Professor and Dean
College of Fine, Performing and Communication Arts, Wayne State University and Consultant for the World Health Organization (WHO) and Centers for Disease Control and Prevention (CDC)
Matthew W. Seeger, (Ph.D., 1982, Indiana University) has been a faculty member and administrator at Wayne State University in Detroit, Michigan for over 30 years. He currently serves as dean.
Dean Seeger’s research interests concern crisis and risk communication, health promotion and communication, crisis response and agency coordination, the role of media, including new media, in crisis, crisis and communication ethics, failure of complex systems and post-crisis renewal.
He has worked closely with the United States Centers for Disease Control and Prevention on communication and the anthrax attack and on communication and pandemic influenza preparedness. Work with the CDC also includes assistance in developing the Crisis and Emergency Risk Communication (CERC) framework. He has also worked with the World Health Organization on developing risk communication guidance.
His work on crisis, risk and communication has appeared in the Handbook of Crisis and Risk Communication, International Encyclopedia of Communication, Journal of Health Communication Research, Health Promotion Practice, Communication Monographs, International Journal of Crisis and Contingency Management, Communication Yearbook, the Handbook of Public Relations, Handbook of Applied Communication Research, Communication Monographs, Public Relations Review, Communication Studies, the Southern Communication Journal, Journal of Business Ethics, Journal of Business Communication, Management Communication Quarterly, the Journal of Applied Communication Research and the Journal of Organizational Change Management, among several others. Seeger is the author or co-author of eight books on crisis and risk communication, including Communication and Organizational Crisis (2003), Crisis Communication and the Public Health (2008), Effective Risk Communication (2009) and Theorizing Crisis Communication (2013). He is the co-editor of the International Handbook of Crisis Communication. He has advised over 35 doctoral dissertations in the areas of risk and crisis communication.

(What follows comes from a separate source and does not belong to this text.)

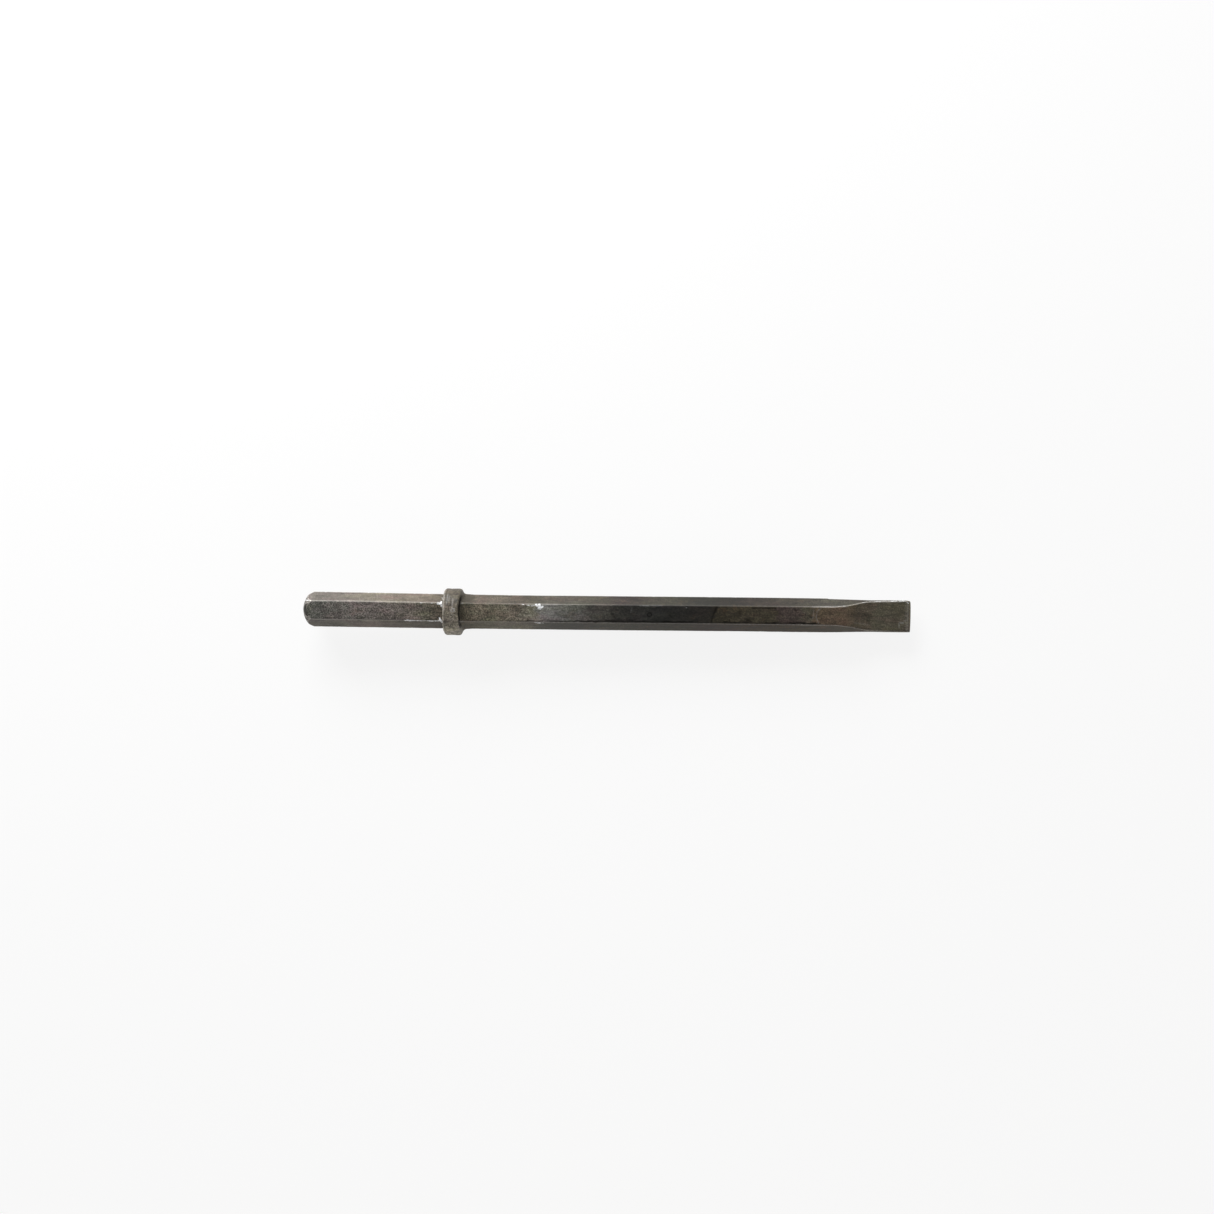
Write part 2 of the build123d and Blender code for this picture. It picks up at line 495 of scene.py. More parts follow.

Crisis Narratives: Stories of Ruin and Renewal
Humans are by nature story-tellers and stories of crises and disasters are fundamental to the process of understanding and making sense of these events, determining what happened and should be done, and passing on the lessons learned. Crises and disasters create high levels of uncertainty, confusion, and emotional turmoil. Disruption of spaces, networks, sources or information, routines, security and relationships can result in a fundamental loss of meaning.
Narrative, telling – sharing – remembering stories, is a fundamental process of human sensemaking that is essential to recreating meaning. Several kinds of crisis narratives can be identified, including accounts, hero and victim stories, blame narratives, and renewal narratives. These stories are presented and passed on as a kind of learning and memorializing and there is convergence and divergence as different groups seek to have their stories accepted.
Convergence of stories about a crisis helps determine the culturally accepted meaning and ultimately influence what actions are taken in response.